Best Practices When Using glob()

  • Validate paths: Always ensure the directory path exists and is accessible to avoid warnings.
  • Use absolute paths: Relative paths depend on the current working directory; absolute paths reduce confusion.
  • Handle empty results: glob() returns an empty array if no matches exist – check for this before processing.
  • Use flags: Utilize flags like GLOB_ONLYDIR and GLOB_BRACE to refine results.
  • Consider recursion carefully: Since glob() does not natively support recursion, implement it with caution to avoid performance hits.

Common Mistakes to Avoid

  • Not using GLOB_BRACE with brace patterns: Patterns like {*.php,*.html} need the GLOB_BRACE flag.
  • Ignoring directory permissions: Permissions errors cause glob() to fail silently or return empty results.
  • Searching with incorrect slashes on Windows: Use forward slashes / in paths even on Windows to ensure compatibility.
  • Expecting recursive results without custom code: glob() alone does not recurse.
  • Not sanitizing user input: When using patterns based on user input, validate and escape them to prevent directory traversal risks.

Interview Questions

Junior Level

  • Q1: What does the glob() function return if no files match the pattern?
    A: It returns an empty array.
  • Q2: Which wildcard characters does glob() support?
    A: It supports * (any string), ? (any one character), and character ranges like [a-z].
  • Q3: How do you search for all PHP files in a directory using glob()?
    A: Use glob('directory/*.php').
  • Q4: Does glob() search files recursively by default?
    A: No, it only searches the specified directory.
  • Q5: How can you retrieve only directories using glob()?
    A: Use the flag GLOB_ONLYDIR.

Mid Level

  • Q1: What does the GLOB_BRACE flag do?
    A: It allows matching multiple patterns enclosed in braces, e.g., {*.php,*.html}.
  • Q2: What will happen if the path provided to glob() does not exist?
    A: glob() will return an empty array and may emit a warning if error reporting is enabled.
  • Q3: Write a short snippet to find all CSS and JS files in a folder.
    A: glob('path/*.{css,js}', GLOB_BRACE);
  • Q4: Why should you prefer absolute paths with glob()?
    A: Because it removes ambiguity especially when the script runs from different working directories.
  • Q5: How do you handle hidden files (those starting with a dot) using glob()?
    A: You need to include a pattern starting with a dot like glob('path/.*') as the asterisk (*) does not match dot files by default.

Senior Level

  • Q1: How would you implement recursive directory search using glob()?
    A: By combining glob() with recursion that iterates through directories (using GLOB_ONLYDIR) and merging results.
  • Q2: What potential performance issues do you need to be aware of when using glob() in large filesystems?
    A: It can consume significant memory and CPU if directories contain many files or when recursive searching is implemented naΓ―vely.
  • Q3: How would you safely sanitize user inputs used as patterns in glob() to prevent security risks?
    A: Escape or whitelist characters, disallow directory traversal sequences, and carefully control input to allowed patterns only.
  • Q4: Explain the difference in behavior of glob() on case-sensitive vs. case-insensitive filesystems.
    A: On case-sensitive filesystems (Linux), pattern matching respects case. On case-insensitive systems (Windows), matching is case-insensitive.
  • Q5: How would you handle errors or exceptions generated during a glob() call in a production environment?
    A: Suppress warnings with the @ operator or set custom error handlers, and always validate paths before calling glob().

FAQ

Q: Can glob() return hidden files (files starting with a dot)?

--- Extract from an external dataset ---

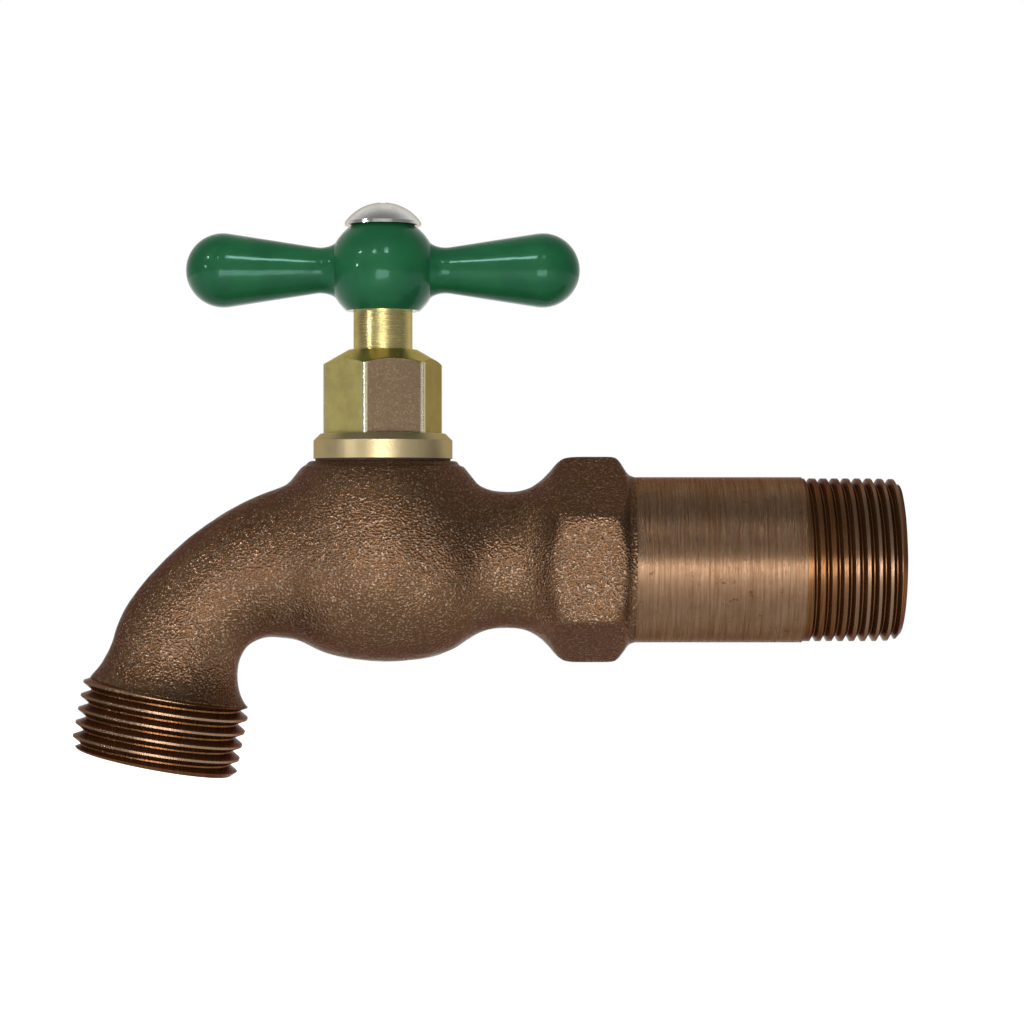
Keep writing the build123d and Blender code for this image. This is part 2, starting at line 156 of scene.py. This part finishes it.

A: By default, no. The asterisk (*) wildcard doesn’t match filenames starting with a dot. You need to specifically match them using a pattern like glob('path/.*').

Q: Is glob() faster than using scandir() with manual filtering?

A: For simple pattern matching, glob() is usually more concise and optimized. However, scandir() with filtering may be faster or more flexible in some contexts, especially for complex logic.

Q: Does glob() work with URLs or only local files?

A: Only with local filesystem paths. It does not support remote URLs.

Q: How do I match files with multiple extensions in one call?

Use the GLOB_BRACE flag and brace syntax to specify extensions, e.g., glob('path/*.{php,html}', GLOB_BRACE);.

Q: Can I use regular expressions instead of shell wildcards with glob()?

No, glob() uses shell wildcard patterns, not regular expressions. For regex matching, use scandir() combined with preg_grep().

Conclusion

The PHP glob() function is a powerful and straightforward utility for file system pattern matching using intuitive shell wildcards. Whether you want to fetch files by extension, list directories, or implement custom recursive searches, mastering glob() will save you time and code complexity.

Remember to validate inputs, use the correct flags like GLOB_BRACE for multiple patterns, handle empty results, and be mindful of recursion and performance. By following this guide, you’re better prepared to harness glob() in your filesystem-related PHP projects.